Throughout this paper, solar activity cycle, in short, solar cycle, is considered with a length of about 11 years. This triviality is mentioned because solar cycle is also understood as magnetic cycle with double length. But at present, there is no observational evidence of stellar magnetic cycles from magnetic field measurements, thus only cycles from photometry, fluxes in other wavelengths, and spectral indices of the Sun and stars, are comparable.
2.3.1 Solar-Type Stars
The 11-year Schwabe cycle of the Sun is well followed in various wavelengths. Figure 2 shows the variability of the solar X-ray flux during the last 20 years. Apart from the strong short-term variability due to the rotation and flare activity, the 11-year long cycle in the mean values is axiomatical.

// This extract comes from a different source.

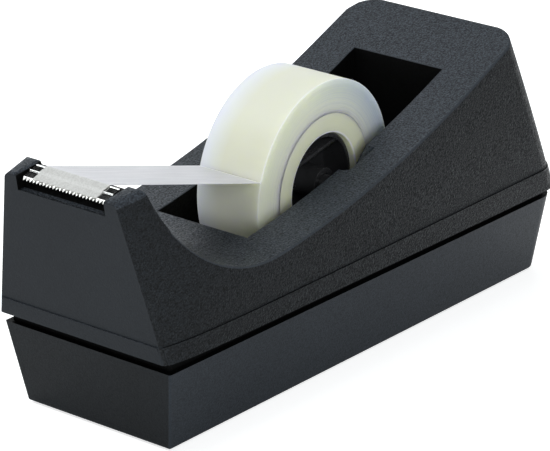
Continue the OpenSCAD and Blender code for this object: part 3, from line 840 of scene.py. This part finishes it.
def join_rings(bm, a, b):
    """Closes the wall between two rings of as many points"""
    for i in range(len(a)):
        j = (i + 1) % len(a)
        bm.faces.new((a[i], a[j], b[j], b[i]))


def cutter():
    origin, down, out = cutter_frame()
    half = cutter_high.y
    bm = bmesh.new()
    outline = sheet_outline()
    stations = (-half, -half + SHEET_END, -0.5 * half, 0, 0.5 * half, half - SHEET_END, half)
    rings = [[bm.verts.new(origin + down * s + out * h + Vector((0, y, 0))) for s, h in outline]
             for y in stations]
    for a, b in zip(rings, rings[1:]):
        join_rings(bm, a, b)
    bm.faces.new(rings[0][::-1])
    bm.faces.new(rings[-1])
    bmesh.ops.recalc_face_normals(bm, faces=bm.faces)
    sheet = mesh_piece("cutter_sheet", bm, steel)
    sheet.data.set_sharp_from_angle(angle=TURNED_CREASE)
    teeth = toothed_edge(origin, down, out, half)
    for piece in (sheet, teeth):
        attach(piece, "housing")
    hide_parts("cutter_blade")
    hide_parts("cutter_blade")


def one_tooth(pitch, down, out):
    """A ground tooth: a pointed prism that dips towards its tip"""
    bm = bmesh.new()
    across = Vector((0, 1, 0))
    stations = ((-0.05 * MM, 0.5, SHEET_T), (0.35 * TOOTH_LEN, 0.33, 0.8 * SHEET_T),
                (TOOTH_LEN, 0.03, TOOTH_TIP_T))
    points = []
    for s, width, thick in stations:
        reach = max(s, 0) / TOOTH_LEN
        for side in (-1, 1):
            for level in (-TOOTH_TOP_DROP * reach, -thick - TOOTH_LOW_DROP * reach):
                points.append(bm.verts.new(down * s + across * side * width * pitch + out * level))
    for k in (0, 4):
        a, b, c, d, e, f, g, h = points[k:k + 8]
        for corners in ((a, c, g, e), (b, f, h, d), (a, e, f, b), (c, d, h, g)):
            bm.faces.new(corners)
    bm.faces.new((points[0], points[1], points[3], points[2]))
    bm.faces.new((points[8], points[10], points[11], points[9]))
    bmesh.ops.recalc_face_normals(bm, faces=bm.faces)
    return mesh_piece("tooth", bm, ground, smooth=False)


def toothed_edge(origin, down, out, half):
    """The row of teeth, repeated along the sheet's front edge by geometry nodes"""
    pitch = 2 * half / TEETH
    tooth = one_tooth(pitch, down, out)
    tree = bpy.data.node_groups.new("row of teeth", "GeometryNodeTree")
    given, result = sockets(
        tree,
        {"Geometry": ("NodeSocketGeometry", None), "Count": ("NodeSocketInt", TEETH),
         "Pitch": (NUMBER, 1.0 * MM), "First": (VECTOR, (0.0, 0.0, 0.0)),
         "Finish": ("NodeSocketMaterial", None)},
        {"Geometry": "NodeSocketGeometry"})
    step = add(tree, "ShaderNodeCombineXYZ", {"X": 0.0, "Y": given["Pitch"], "Z": 0.0})
    row = add(tree, "GeometryNodeMeshLine", {
        "Count": given["Count"], "Start Location": given["First"],
        "Offset": step.outputs["Vector"]}, mode="OFFSET")
    placed = add(tree, "GeometryNodeInstanceOnPoints", {
        "Points": row.outputs["Mesh"], "Instance": given["Geometry"]})
    real = add(tree, "GeometryNodeRealizeInstances", {"Geometry": placed.outputs["Instances"]})
    finished = add(tree, "GeometryNodeSetMaterial", {
        "Geometry": real.outputs["Geometry"], "Material": given["Finish"]})
    tree.links.new(finished.outputs["Geometry"], result["Geometry"])
    first = origin + down * SHEET_LEN + Vector((0, -half + pitch / 2, 0))
    run_nodes(tooth, tree, {"Count": TEETH, "Pitch": pitch, "First": first, "Finish": ground})
    tooth.name = tooth.data.name = "cutter_teeth"
    return tooth


def run_nodes(piece, tree, values):
    """Runs a geometry node tree on a piece and keeps its result as a plain mesh"""
    modifier = piece.modifiers.new("nodes", "NODES")
    modifier.node_group = tree
    for item in tree.interface.items_tree:
        if item.item_type == "SOCKET" and item.in_out == "INPUT" and item.name in values:
            modifier[item.identifier] = values[item.name]
    bake(piece)


# Reel: lathe-turned roll and core round the axle
def turned(name, finish, outline, segments):
    """Turns a closed outline of (radius, y) points round the reel's axis"""
    bm = bmesh.new()
    rings = []
    for k in range(segments):
        angle = 2 * math.pi * k / segments
        ray = Vector((math.cos(angle), 0, math.sin(angle)))
        rings.append([bm.verts.new(axis + ray * r + Vector((0, y, 0))) for r, y in outline])
    for k in range(segments):
        join_rings(bm, rings[k], rings[(k + 1) % segments])
    bmesh.ops.recalc_face_normals(bm, faces=bm.faces)
    piece = mesh_piece(name, bm, finish)
    piece.data.set_sharp_from_angle(angle=TURNED_CREASE)
    return piece


def uneven(count):
    """Seeded values between 0 and 1, the same in each run"""
    state, span = SEED, 2 ** 31
    values = []
    for _ in range(count):
        state = (state * 1103515245 + 12345) % span
        values.append(state / span)
    return values


def layered_face(r_in, r_out, y):
    """Points across a wound face, whose layers lie back by uneven amounts"""
    points = []
    for i, wander in enumerate(uneven(WOUND_LAYERS + 1)):
        r = r_in + (r_out - r_in) * i / WOUND_LAYERS
        inset = WOUND_RELIEF * (0.2 + 0.8 * wander) if 0 < i < WOUND_LAYERS else 0.0
        points.append((r, y - inset))
    return points


def roll():
    face = layered_face(core_r + SEAM, roll_r - WOUND_EDGE, tape_half)
    rim = tape_half - WOUND_EDGE
    outline = face + [(roll_r, rim), (roll_r, -rim)] + [(r, -y) for r, y in reversed(face)]
    piece = turned("wound_roll", tape, outline, WOUND_SIDES)
    stand_for(piece, "reel", "tape_film", "tape_roll")


def core():
    edge, y = CORE_EDGE, tape_half
    outline = [(CORE_BORE_R, y - edge), (CORE_BORE_R + 0.3 * edge, y - 0.3 * edge),
               (CORE_BORE_R + edge, y), (core_r - SEAM, y), (core_r, y - SEAM)]
    outline += [(r, -h) for r, h in reversed(outline)]
    piece = turned("core_ring", core_finish, outline, CORE_SIDES)
    stand_for(piece, "reel", "core_plastic", "tape_core")


def hub():
    piece = rounded_copy("core_hub", "hub_shell", gloss, hub_edge_radius, segments=2)
    stand_for(piece, "reel", "reel_plastic", "core_hub")


def hub_edge_radius(edge):
    """The hub's lips and the ends of its barrel are rounded, as rings round the axle"""
    one, other = (v.co - axis for v in edge.verts)
    radius = math.hypot(one.x, one.z)
    ring = abs(one.y - other.y) < WELD and abs(radius - math.hypot(other.x, other.z)) < WELD
    return HUB_ROUND if ring and radius < HUB_LIP_R and abs(one.y) > HUB_LIP_Y else 0


# Loose end: from the teeth over the rib and the rolled edge, then straight to the roll
def strip_path():
    """Corners of the film's underside, the last two being the rolled edge and the roll"""
    origin, down, out = cutter_frame()

    def on_sheet(s, h):
        return origin + down * s + out * h

    start = on_sheet(SHEET_LEN + 0.35 * TOOTH_LEN, TAPE_LIFT - 0.02 * MM)
    before_rib = on_sheet(RIB_AT + 1.9 * RIB_R, TAPE_LIFT)
    crest = on_sheet(RIB_AT, RIB_R + TAPE_LIFT)
    edge_top = on_sheet(0, -SHEET_T / 2) + UP * (ROLL_EDGE_R + 2 * TAPE_LIFT)
    ray = Vector((math.cos(PEEL_ANGLE), 0, math.sin(PEEL_ANGLE)))
    peel = axis + ray * (roll_r + 0.12 * MM)
    return [start, before_rib, crest, edge_top, peel]


def strip_stations(path):
    """Points along the path: close together over the cutter, wider apart in the free run"""
    points = []
    for a, b in zip(path, path[1:]):
        run = (b - a).length
        steps = max(1, round(run / (SHORT_STEP if run < SHORT_RUN else LONG_STEP)))
        points += [a.lerp(b, i / steps) for i in range(steps)]
    return points + [points[-1].lerp(path[-1], 0.72), path[-1]]


def strip_rows(bm, points):
    """Rows of points across the film, above and below, with the first one saw-cut"""
    tops, lows = [], []
    for i, p in enumerate(points):
        toward = points[min(i + 1, len(points) - 1)] - points[max(i - 1, 0)]
        normal = Vector((-toward.z, 0, toward.x)).normalized()
        if normal.z < 0:
            normal = -normal
        top, low = [], []
        for k in range(TAPE_COLUMNS + 1):
            y = -tape_half + 2 * tape_half * k / TAPE_COLUMNS
            cut = CUT_DEPTH * (1 if k % 2 else -1) if i == 0 else 0.0
            base = p + Vector((-cut, y, 0))
            top.append(bm.verts.new(base + normal * TAPE_T))
            low.append(bm.verts.new(base))
        tops.append(top)
        lows.append(low)
    return tops, lows


def loose_end():
    path = strip_path()
    points = strip_stations(path)
    bm = bmesh.new()
    tops, lows = strip_rows(bm, points)
    for i in range(len(points) - 1):
        for k in range(TAPE_COLUMNS):
            a, b = tops[i], tops[i + 1]
            bm.faces.new((a[k], a[k + 1], b[k + 1], b[k]))
            a, b = lows[i], lows[i + 1]
            bm.faces.new((a[k], b[k], b[k + 1], a[k + 1]))
        for k in (0, TAPE_COLUMNS):
            bm.faces.new((tops[i][k], tops[i + 1][k], lows[i + 1][k], lows[i][k]))
    for i in (0, len(points) - 1):
        for k in range(TAPE_COLUMNS):
            bm.faces.new((tops[i][k], lows[i][k], lows[i][k + 1], tops[i][k + 1]))
    bmesh.ops.recalc_face_normals(bm, faces=bm.faces)
    piece = mesh_piece("loose_tape", bm, film)
    piece.data.set_sharp_from_angle(angle=FILM_CREASE)
    across = Vector((0, 1, 0))
    marks = {"peel": lambda p: (p - path[-1]).cross(across).length < PEEL_LINE,
             "pressed": lambda p: p.x < cutter_high.x}
    for name, holds in marks.items():
        layer = piece.data.attributes.new(name, "FLOAT", "FACE")
        layer.data.foreach_set("value", [float(holds(f.center)) for f in piece.data.polygons])
    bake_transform(piece)
    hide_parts("tape_strip")


def plain_nodes():
    """Solids whose own shape is right keep it and get their finish"""
    finishes = {"ballast_weight": iron, "non_slip_pad": foam, "assembly_screws": zinc,
                "spindle_axle": gloss}
    for node, finish in finishes.items():
        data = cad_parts[node].data
        data.materials.clear()
        data.materials.append(finish)


# ---------------------------------------------------------------- studio

def lamp(name, place, size, power):
    """A soft rectangular lamp that faces the object"""
    data = bpy.data.lights.new(name, "AREA")
    data.shape = "RECTANGLE"
    data.size, data.size_y = size
    data.energy = power
    data.color = COOL
    light = bpy.data.objects.new(name, data)
    light.location = place
    light.rotation_euler = (middle - Vector(place)).to_track_quat("-Z", "Y").to_euler()
    scene.collection.objects.link(light)


def shown_white(tree, shader, place):
    """The floor's glow: even to the eye and graded in mirrors, and dull surfaces get none"""
    path = tree.nodes.new("ShaderNodeLightPath").outputs
    split = add(tree, "ShaderNodeSeparateXYZ", {"Vector": place}).outputs
    along = spread(tree, split["X"], cad_low[0], MIRRORED_FAR_END * cad_high[0])
    behind = math_node(tree, "POWER", along, 3.0)
    beside = math_node(tree, "MULTIPLY", behind, spread(tree, split["Y"], *MIRRORED_SIDE, 0.0, 0.6))
    ahead = spread(tree, split["X"], *MIRRORED_AHEAD, 0.35, 0.0)
    mirrored = math_node(tree, "MAXIMUM", path["Is Glossy Ray"], path["Is Transmission Ray"])
    graded = math_node(tree, "MULTIPLY", mirrored, math_node(tree, "ADD", beside, ahead))
    seen = math_node(tree, "MULTIPLY", path["Is Camera Ray"], FLOOR_GLOW)
    tree.links.new(math_node(tree, "ADD", graded, seen), shader["Emission Strength"])


def studio_floor():
    bm = bmesh.new()
    bmesh.ops.create_grid(bm, x_segments=1, y_segments=1, size=FLOOR_SIZE)
    made, tree, shader, place = material("floor paper", Roughness=0.9, Specular_IOR_Level=0.1,
                                         Base_Color=FLOOR_GREY, Emission_Color=WHITE)
    shown_white(tree, shader, place)
    floor = mesh_piece("floor", bm, made, smooth=False)


def studio_world():
    world = bpy.data.worlds.new("studio")
    scene.world = world
    world.use_nodes = True
    tree = world.node_tree
    background = tree.nodes["Background"]
    path = tree.nodes.new("ShaderNodeLightPath").outputs
    background.inputs["Color"].default_value = WHITE
    tree.links.new(spread(tree, path["Is Camera Ray"], 0.0, 1.0, WORLD_LIGHT, 1.0),
                   background.inputs["Strength"])


def black_flag():
    """Board that shiny surfaces mirror as a dark patch, and that nothing else sees"""
    bm = bmesh.new()
    bmesh.ops.create_grid(bm, x_segments=1, y_segments=1, size=FLAG_SIZE)
    cloth = material("flag cloth", Roughness=0.9, Specular_IOR_Level=0.0,
                     Base_Color=(0.01, 0.01, 0.01, 1))[0]
    turn = FLAG_TOWARDS.to_track_quat("Z", "Y").to_matrix().to_4x4()
    shift = Matrix.Translation(cutter_low + FLAG_TOWARDS * FLAG_AWAY)
    bmesh.ops.transform(bm, matrix=shift @ turn, verts=bm.verts)
    flag = mesh_piece("flag", bm, cloth, smooth=False)
    flag.visible_camera = flag.visible_diffuse = False
    flag.visible_shadow = flag.visible_transmission = False


add_camera()
studio_floor()
studio_world()
black_flag()
for setting in LAMPS:
    lamp(*setting)

housing()
base()
cutter()
roll()
core()
hub()
loose_end()
plain_nodes()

Solar X-ray flux between 1–8 Å from GOES data (http://sidstation.loudet.org/solar-activity-en.xhtml)
AB Dor is a nearby (d=15 pc) bright (V=6.75) quadruple system, of which the brightest component AB Dor A is an active K0-dwarf. It is an ideal target of observations in many wavelengths; more than a decade long data are available in the 0.3–2.5 keV X-ray bandpass (Lalitha and Schmitt 2013). In Fig. 3 the X-ray behaviour of AB Dor A is seen between 2000–2010, showing large fluctuations due to flares and a marginal long-term variation, still resembling of cyclic behaviour.
AB Dor A X-ray luminosity between 0.3–2.5 keV (top) together with V magnitude (bottom) from Lalitha and Schmitt (2013). A marginal long-term change in the X-ray count rate is seen, resembling to a cyclic behaviour
The solar X-ray luminosity changes between logL X=26.8 and logL X=27.9 during a solar cycle in the ROSAT bandpass of 0.1–2.4 keV, between cycle minimum and maximum (Judge et al. 2003), i.e., it changes one order of a magnitude. AB Dor A shows changes between logL X=29.8–30.2 in a similar bandpass of 0.3–2.5 keV, which is on average two magnitudes stronger, but has a much lower amplitude than that of the Sun.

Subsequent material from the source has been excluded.